In terms of my network layout, I have 2 organizations. One for my orderer(s) and one for my peers. I also have 4 CA Servers (A CA and TLS CA Server for both the orderer organization and peer organization).
I have 3 peer nodes and 3 orderer nodes.
Included below is a pastebin of the logs from orderer1 node before it crashes, and the GitHub repo
orderer1 logs - ``https://pastebin.com/AYcpAKHn
repo - ``https://github.com/Ewan99/InsurApp/tree/remake
NOTE: When running the app, first run ./destroy.sh, then ./build.sh
"iaorderer" is the org for my orderers
"iapeer" is the org for my peers
I've tried re-naming certificates incase they were being over-written by each other on creation.
I tried reducing down from 3 orderers to 1 to see if it made any differences.
Of course, in going from 3 to 1 orderers I changed from RAFT to solo, and still encountered the same problems
As per david_k's comment suggestion:
Looks like you are using persistent volumes in docker, so do you prune these volumes when you start again from scatch if you don't then you can pick up data that doesn't match newly created crypto material
I had to prune my old docker volumes as they were conflicting and providing newly built containers with older certificates
I looked at the docker-compose.yaml file and there is something there that by all accounts should create a failure.

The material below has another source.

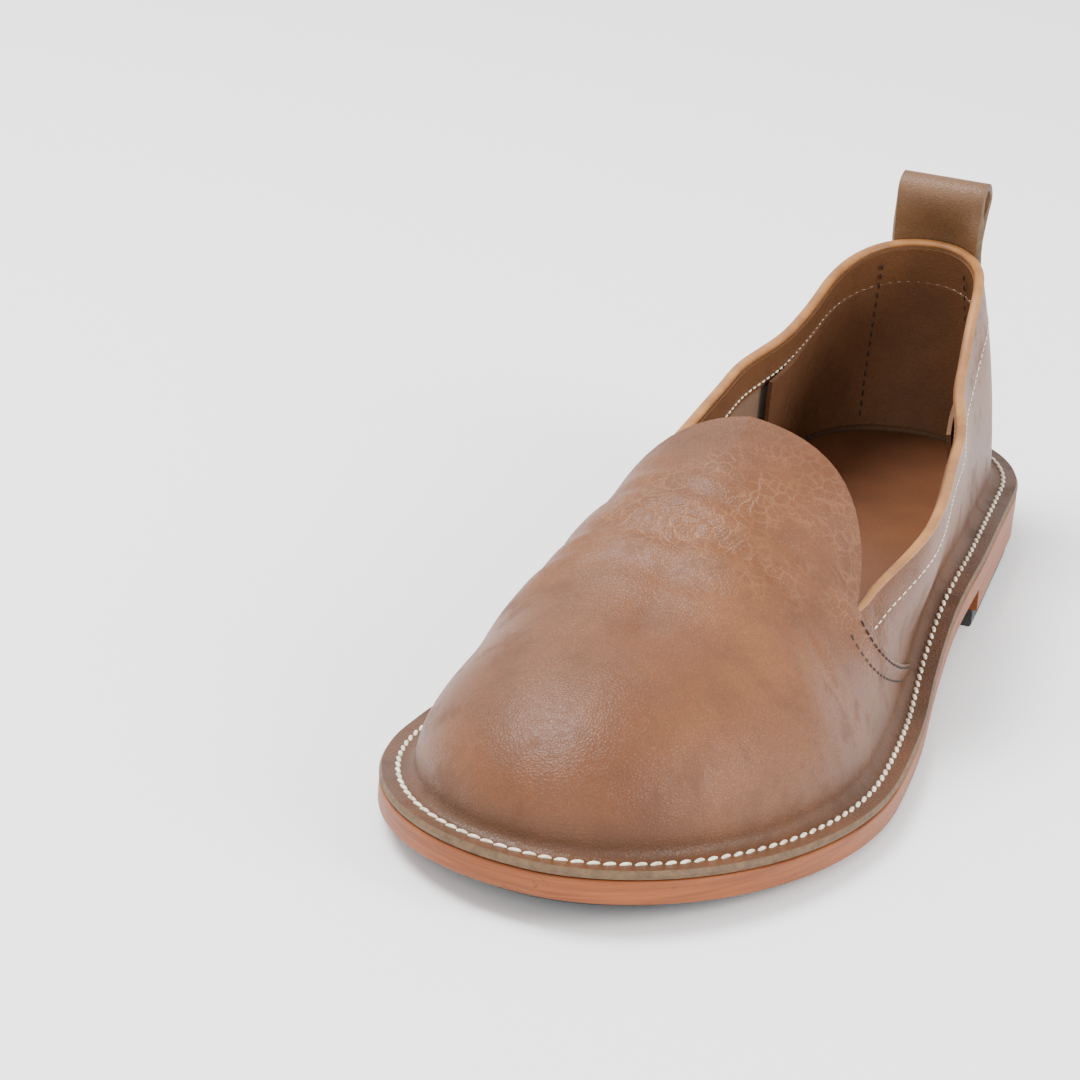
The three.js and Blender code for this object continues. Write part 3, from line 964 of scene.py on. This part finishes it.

Each peer definition uses the same port e.g.
CORE_PEER_GOSSIP_EXTERNALENDPOINT=peer1.iapeer.com:7051
CORE_PEER_GOSSIP_EXTERNALENDPOINT=peer2.iapeer.com:7051
CORE_PEER_GOSSIP_EXTERNALENDPOINT=peer3.iapeer.com:7051
To my mind, this cannot possibly work while running on a single server, but perhaps I am missing something.
I was trying to migrate my Hyperledger Fabric network (running a RAFT ordering service) from one host to another.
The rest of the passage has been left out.